Both KDB and LKCD try to stop all the other cpus, so the system is not
changing while it is being debugged or dumped.  KDB will cope with cpus
that cannot be stopped, some versions of LKCD will just hang.  In
particular, when LKCD is invoked from KDB, LKCD will attempt to stop
the other cpus again and may hang.

Some versions of LKCD detect that other cpus are not responding and
ignore them.  This is almost as bad, the data is changing while it is
being dumped.  Also the method used to avoid hung cpus has been known
to cause oops when LKCD has finished dumping.

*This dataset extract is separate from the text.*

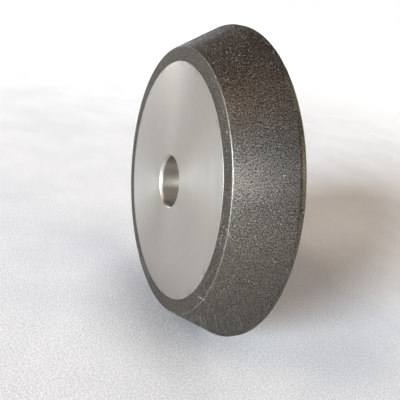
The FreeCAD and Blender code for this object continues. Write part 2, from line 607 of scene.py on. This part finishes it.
def grain_mesh(sites, templates, random, size):
    """Points, triangles and tones of the grains, without the faces that are deep in the nickel."""
    count = len(sites)
    radius, y, turn, normal_r, normal_y, tone = sites.T
    normal = np.stack([normal_r * np.cos(turn), normal_y, normal_r * np.sin(turn)], axis=1)
    base = np.stack([radius * np.cos(turn), y, radius * np.sin(turn)], axis=1)
    scale = size * random.uniform(*GRAIN_SPREAD, count)
    height = GRAIN_PROUD - scale * random.uniform(*TIP_CUT, count)
    centre = base + normal * height[:, None]
    top = unit_rows(normal + random.normal(scale=TIP_LEAN, size=(count, 3)))
    top_height = GRAIN_PROUD - height - 0.5 * TIP_LEAN * scale
    kind = random.integers(0, len(templates), count)
    spin = random_turns(random, count)
    all_points = []
    all_triangles = []
    all_tones = []
    offset = 0
    for index, (form, triangles) in enumerate(templates):
        chosen = np.flatnonzero(kind == index)
        points = np.einsum("nij,vj->nvi", spin[chosen], form) * scale[chosen, None, None]
        lift = np.einsum("nvi,ni->nv", points, normal[chosen]) + height[chosen, None]
        shown = (lift[:, triangles] > -BURIED * size).any(axis=2)
        # each grain ends in a nearly level facet, and none stands higher than the tips
        flat = top[chosen][:, None, :]
        over = np.clip((points * flat).sum(axis=2) - top_height[chosen, None], 0, None)
        points = points - over[..., None] * flat
        lift = np.einsum("nvi,ni->nv", points, normal[chosen]) + height[chosen, None]
        over = np.clip(lift - GRAIN_PROUD, 0, None)
        points = points - over[..., None] * normal[chosen][:, None, :]
        points = points + centre[chosen][:, None, :]
        corner = np.arange(len(chosen))[:, None, None] * len(form) + triangles[None]
        all_points.append(points.reshape(-1, 3))
        all_triangles.append(corner[shown] + offset)
        all_tones.append(np.repeat(tone[chosen], len(form)))
        offset += len(chosen) * len(form)
    points = np.concatenate(all_points)
    triangles = np.concatenate(all_triangles)
    used = np.zeros(len(points), bool)
    used[triangles] = True
    renumber = np.cumsum(used) - 1
    return points[used], renumber[triangles], np.concatenate(all_tones)[used]


def build_grit(material):
    """The grains of every rim face, with a "tone" attribute from 0, black, to 1, pale."""
    random = np.random.default_rng(GRIT_SEED)
    templates = grain_templates(random)
    rim = rim_outline(GRAIN_PROUD)
    for face, look in GRAIN_FACES.items():
        size = GRAIN_R * look["size"]
        sites = grain_sites(rim[face], random, GRAIN_PITCH * look["size"])
        sites = sites[random.uniform(size=len(sites)) < look["filled"]]
        count = look["pieces"]
        share = np.floor(sites[:, 2] / (2 * math.pi) * count).astype(int) % count
        for part in range(count):
            points, triangles, tones = grain_mesh(sites[share == part], templates, random, size)
            name = f"grains_{face}_{part + 1}" if count > 1 else f"grains_{face}"
            piece = add_piece(
                name, points, triangles, f"diamond_grit_{face}", material
            )
            layer = piece.data.attributes.new("tone", "FLOAT", "POINT")
            layer.data.foreach_set("value", tones.astype(np.float32))


# ---------------------------------------------------------------------------------------------
# Camera, floor and light
# ---------------------------------------------------------------------------------------------

VIEW_HEADING = math.radians(64.8)    # between the wheel's axis and the way the camera looks
VIEW_TILT = math.radians(27)         # how far the camera is raised round the wheel's axis
LENS = 42.54                         # focal length and sensor width in millimetres
SENSOR = 36.0
FACE_FROM_CAMERA = Vector((-12.52, 7.55, 189.66)) * MM   # right, up and ahead

TILT = Matrix.Rotation(-VIEW_TILT, 3, "Y")
AHEAD = TILT @ Vector((-math.sin(VIEW_HEADING), math.cos(VIEW_HEADING), 0))
RIGHT = TILT @ Vector((math.cos(VIEW_HEADING), math.sin(VIEW_HEADING), 0))
UP = RIGHT.cross(AHEAD)


def seen_from_camera(right, up, ahead):
    """A direction in the row frame, given as the camera sees it."""
    return RIGHT * right + UP * up + AHEAD * ahead


def add_camera():
    """The camera, placed by where the middle of the front face is in its view."""
    data = bpy.data.cameras.new("camera")
    data.lens = LENS
    data.sensor_width = SENSOR
    data.clip_start = 0.005
    data.clip_end = 50
    camera = bpy.data.objects.new("camera", data)
    bpy.context.scene.collection.objects.link(camera)
    axes = Matrix((RIGHT, UP, -AHEAD)).transposed().to_4x4()
    face_centre = Vector((0, FRONT_Y, 0))
    place = face_centre - seen_from_camera(*FACE_FROM_CAMERA)
    camera.matrix_world = Matrix.Translation(place) @ axes
    bpy.context.scene.camera = camera


def towards(azimuth, elevation):
    """A unit vector in the row frame: azimuth 0 is +X and 90 is +Y, in degrees."""
    turn, lift = math.radians(azimuth), math.radians(elevation)
    return Vector(
        (math.cos(turn) * math.cos(lift), math.sin(turn) * math.cos(lift), math.sin(lift))
    )


def add_soft_sun(name, azimuth, elevation, spread, strength, colour):
    """Light from one side of the room; spread is the angle the window fills, in degrees."""
    data = bpy.data.lights.new(name, "SUN")
    data.angle = math.radians(spread)
    data.energy = strength
    data.color = colour
    light = bpy.data.objects.new(name, data)
    bpy.context.scene.collection.objects.link(light)
    light.rotation_mode = "QUATERNION"
    light.rotation_quaternion = (-towards(azimuth, elevation)).to_track_quat("-Z", "Y")
    light.visible_camera = False


def add_lights():
    """Large soft lights all round the wheel, and a world that only the camera sees as white."""
    # azimuth, elevation and spread in degrees, then strength and colour
    add_soft_sun("window_front", 295, 18, 20, 5.9, (0.80, 0.915, 1.0))
    add_soft_sun("window_edge", 318, 17, 8, 0.45, (0.95, 0.98, 1.0))
    add_soft_sun("softbox_front", 265, 42, 28, 1.0, (1.0, 0.86, 0.66))
    add_soft_sun("wall_far_left", 185, 6, 18, 0.95, (0.88, 0.94, 1.0))
    add_soft_sun("wall_far", 162, 6, 26, 1.15, (0.88, 0.9, 1.0))
    add_soft_sun("top_back", 72, 66, 36, 0.36, (1.0, 0.92, 0.72))
    add_soft_sun("back_right", 45, 24, 28, 0.55, (1.0, 0.88, 0.65))
    add_soft_sun("warm_ceiling", 268, 66, 42, 0.12, (1.0, 0.40, 0.25))
    add_soft_sun("warm_wall", 176, 42, 30, 0.05, (1.0, 0.40, 0.28))
    world = bpy.data.worlds.new("studio")
    world.use_nodes = True
    nodes, links = world.node_tree.nodes, world.node_tree.links
    background = nodes["Background"]
    background.inputs["Color"].default_value = (1.0, 0.95, 0.9, 1)
    background.inputs["Strength"].default_value = 0.01
    seen = nodes.new("ShaderNodeBackground")
    seen.inputs["Color"].default_value = (1, 1, 1, 1)
    seen.inputs["Strength"].default_value = 1.0
    path = nodes.new("ShaderNodeLightPath")
    mix = nodes.new("ShaderNodeMixShader")
    links.new(path.outputs["Is Camera Ray"], mix.inputs[0])
    links.new(background.outputs[0], mix.inputs[1])
    links.new(seen.outputs[0], mix.inputs[2])
    links.new(mix.outputs[0], nodes["World Output"].inputs["Surface"])
    bpy.context.scene.world = world


FLOOR_HALF = 40.0        # from the middle of the floor to its sides
FLOOR_CLOUDS = 22.0      # soft clouds in a metre
FLOOR_FLECKS = 1300.0    # grey flecks in a metre
FLOOR_SPECKS = 1400.0    # white specks in a metre


def add_floor():
    """A pale sheet with fine flecks and soft clouds, and a painted shadow where the wheel stands on
    it.
    """
    material, nodes, links, shader = new_material("pale_floor")
    shader.inputs["Roughness"].default_value = 0.6
    position = object_position(nodes)
    distance = vector_node(nodes, links, "LENGTH", position)
    # painted shadow: the floor's colour is darkest under the wheel, lightens by about 45 mm and
    # pales slowly to white further out
    painted_contact_shadow = ramp(
        nodes, links, distance,
        (0.0, (0.42, 0.415, 0.43)),
        (0.020, (0.55, 0.545, 0.565)),
        (0.045, (0.85, 0.84, 0.865)),
        (0.12, (0.95, 0.94, 0.96)),
        (0.6, (1.0, 0.99, 1.0)),
    )
    clouds = ramp(
        nodes, links, noise(nodes, links, position, FLOOR_CLOUDS, 4.0, 0.6),
        (0.38, (0.92, 0.92, 0.935)),
        (0.60, (1.0, 0.995, 0.99)),
    )
    flecks = ramp(
        nodes, links, noise(nodes, links, position, FLOOR_FLECKS, 3.0, 0.9),
        (0.45, (0.72, 0.72, 0.725)),
        (0.53, (1.0, 1.0, 1.0)),
    )
    colour = blend_colours(nodes, links, "MULTIPLY", 1.0, painted_contact_shadow, clouds)
    colour = blend_colours(nodes, links, "MULTIPLY", 1.0, colour, flecks)
    specks = remap(
        nodes, links, noise(nodes, links, position, FLOOR_SPECKS, 2.0), 0.58, 0.70, 0.0, 0.55
    )
    colour = blend_colours(nodes, links, "MIX", specks, colour, (1, 1, 1, 1))
    links.new(colour, shader.inputs["Base Color"])
    # painted light: the floor glows more with distance from the wheel, so its far end runs out into
    # the white of the room
    glow = remap(nodes, links, distance, 0.25, 0.9, 0.0, 0.30)
    shader.inputs["Emission Color"].default_value = (1, 1, 1, 1)
    links.new(glow, shader.inputs["Emission Strength"])
    mesh = bpy.data.meshes.new("floor")
    square = ((-1, -1), (1, -1), (1, 1), (-1, 1))
    corners = [(FLOOR_HALF * x, FLOOR_HALF * y, 0) for x, y in square]
    mesh.from_pydata(corners, [], [(0, 1, 2, 3)])
    mesh.materials.append(material)
    floor = bpy.data.objects.new("floor", mesh)
    floor.location.z = CAD_BOX[0].z
    bpy.context.scene.collection.objects.link(floor)


add_camera()
add_lights()
add_floor()
build_core(turned_steel())
build_nickel(nickel_plating())
build_grit(diamond_grit())
bpy.context.scene.view_settings.view_transform = "Standard"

LKCD does not know about several special cases on IA64, including INIT
and MCA backtraces, interrupt handlers, out of line code etc.  LKCD
cannot capture cpu state on any cpu that is not responding to OS
interrupts, which means that any cpu that is spinning in a disabled
loop cannot be debugged.  Any cpu that calls into SAL for MCA
rendezvous cannot be debugged.  Even when LKCD captures IA64 state, the
user space lcrash code cannot unwind through any assembler code, which
rules out all the interesting cases.

KDB knows far more than LKCD about architecture peculiarities, stack
formats, interrupt handling etc.  The methods used by KDB to stop the
other processors and capture their state are far more reliable than
those used by LKCD.  KDB can capture INIT and MCA data on IA64, as well
as save the state of cpus before they enter SAL.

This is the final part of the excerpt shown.